Et, depuis, le hareng saur - sec, sec, sec,
Au bout de cette ficelle - longue, longue, longue,
Très lentement se balance - toujours, toujours, toujours.

J'ai composé cette histoire - simple, simple, simple,
Pour mettre en fureur les gens - graves, graves, graves,
Et amuser les enfants - petits, petits, petits.

Charles Cros sera donc poète, mais aussi inventeur. Il travailla, par exemple, à la création de pierres précieuses artificielles, sur le télégraphe et la photographie, pour laquelle il est un des pionniers de la couleur, mais il inventera peut-être surtout le paléophone, qu'Edison reprendra sous le nom de gramophone. L'Académie et le prix Charles-Cros, récompensant des disques, ont été nommés en son honneur. Charles Cros mourra en 1888.

Henry Cros — de son prénom complet César Isidore Henry — était un artiste qui naquit en 1840 et s'éteindra en 1907. Il pratiqua la peinture, la sculpture, la céramique et la verrerie d'art, s'adonnant notamment aux sculptures-portraits polychromes, utilisant donc plusieurs matériaux. Son travail tient de l'Art nouveau. Malheureusement plusieurs de ses bustes ont été saccagés par Rimbaud, quand celui-ci a été hébergé par Charles Cros lors de son arrivée à Paris.

L'aîné Antoine — en fait Antoine-Hippolyte — né en 1833 et décédé en 1903, était docteur, mais outre son intérêt pour la médecine, il a écrit sur la philosophie et l'occultisme, ainsi qu'un recueil de poésie. Il a aussi écrit en 1878, sur une musique de son ami Charles de Sivry, La légende d’Hiram, un spectacle franc-maçonnique. Voyons un peu son talent poétique, avec L'heure pâle2, tiré de son recueil Les belles heures3:

Sous l'ennui d'un soir violet,
Une rose pâle d'automne,
Dans l'air humide et monotone,
Tout doucement s'étiolait;

Dans un noir souterrain, la flamme
D'une lampe, loin de tout bruit,
Bien plus funèbre que la Nuit,
Vacillait, prête à rendre l'âme;

L'Aquilon, dans le val, passait,
Etouffant la chanson d'un pâtre,
Un grillon se mourait dans l'âtre,
Une étoile, au ciel, s'effaçait;

Sous le basalte, une momie,
Le coeur encor tout parfumé
Du souvenir de l'être aimé,
Vivotait dans l'ombre endormie.

Antoine Cros a aussi été, sous le nom d'Antoine II et de 1902 à sa mort, le troisième roi d'Araucanie et de Patagonie, roi sans royaume, puisque celui-ci n'a duré que de 1860 à 1862, avant d'être conquis par le Chili.

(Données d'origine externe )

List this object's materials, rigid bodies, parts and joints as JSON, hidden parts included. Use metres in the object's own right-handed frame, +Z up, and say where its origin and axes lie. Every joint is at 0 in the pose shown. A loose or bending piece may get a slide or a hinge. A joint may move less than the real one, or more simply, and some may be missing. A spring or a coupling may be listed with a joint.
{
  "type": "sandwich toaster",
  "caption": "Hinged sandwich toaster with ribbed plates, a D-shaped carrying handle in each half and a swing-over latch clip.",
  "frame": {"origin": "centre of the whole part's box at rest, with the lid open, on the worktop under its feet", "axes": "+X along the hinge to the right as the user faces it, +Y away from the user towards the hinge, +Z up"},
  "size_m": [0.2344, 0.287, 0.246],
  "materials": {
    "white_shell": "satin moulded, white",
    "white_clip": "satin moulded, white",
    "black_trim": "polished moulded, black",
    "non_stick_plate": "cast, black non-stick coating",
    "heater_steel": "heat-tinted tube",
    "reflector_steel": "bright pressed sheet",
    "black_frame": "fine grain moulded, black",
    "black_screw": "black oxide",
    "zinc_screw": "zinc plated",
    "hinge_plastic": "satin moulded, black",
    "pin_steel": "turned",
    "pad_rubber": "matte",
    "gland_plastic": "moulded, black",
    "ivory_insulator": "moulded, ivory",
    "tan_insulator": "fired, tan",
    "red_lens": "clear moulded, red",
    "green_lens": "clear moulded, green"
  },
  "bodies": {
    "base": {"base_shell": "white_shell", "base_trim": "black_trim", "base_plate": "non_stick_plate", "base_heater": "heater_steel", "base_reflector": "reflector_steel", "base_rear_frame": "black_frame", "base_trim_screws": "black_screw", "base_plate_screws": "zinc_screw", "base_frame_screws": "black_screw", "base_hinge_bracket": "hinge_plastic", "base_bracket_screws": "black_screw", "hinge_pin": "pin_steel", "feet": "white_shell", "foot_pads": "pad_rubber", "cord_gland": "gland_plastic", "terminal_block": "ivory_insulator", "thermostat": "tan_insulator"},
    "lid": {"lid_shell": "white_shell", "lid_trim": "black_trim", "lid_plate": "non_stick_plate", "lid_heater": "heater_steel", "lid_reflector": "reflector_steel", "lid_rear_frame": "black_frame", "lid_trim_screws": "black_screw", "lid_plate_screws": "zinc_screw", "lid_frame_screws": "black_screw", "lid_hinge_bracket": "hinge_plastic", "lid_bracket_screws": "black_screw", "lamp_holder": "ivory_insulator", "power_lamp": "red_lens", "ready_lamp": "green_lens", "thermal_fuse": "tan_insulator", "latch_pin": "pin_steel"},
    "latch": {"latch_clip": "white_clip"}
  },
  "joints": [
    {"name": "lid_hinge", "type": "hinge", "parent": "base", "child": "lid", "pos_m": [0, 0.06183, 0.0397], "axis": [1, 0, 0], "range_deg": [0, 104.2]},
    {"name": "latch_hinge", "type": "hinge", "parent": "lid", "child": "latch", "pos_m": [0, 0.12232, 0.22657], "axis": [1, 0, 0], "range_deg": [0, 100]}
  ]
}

Charles Cros était le père du poète Guy-Charles Cros (1879-1956) et de René Cros (1880-1898), de son côté Henry aurait eu trois enfants, dont Jean Cros (1884–1932), qui suivra les traces de son père dans le travail de la pâte de verre, et Antoine aura trois enfants, mais un mourra en bas âge, et sera, par sa fille Laure-Thérèse Bernard (1856-1916 et héritière de la couronne d'Araucanie et de Patagonie), le grand père de l'écrivain Jacques-Antoine Bernard (1880-1952), et l'arrière-grand-père de Maurice Druon (1918-2009) par sa seconde fille, Juliette Léonie Samuel (1868-1945).

1 - Ce poème, écrit en 1872, a été publié dans Le Coffret de santal dans sa première version de 1873.
2 - Ce poème est numéroté XXXVII et dédié à Charles Henry, qui serait vraisemblablement le père du poète.
3 - Ce recueil couvre la période allant de 1867 à 1882 et a été publié chez Ollendorff en 1882.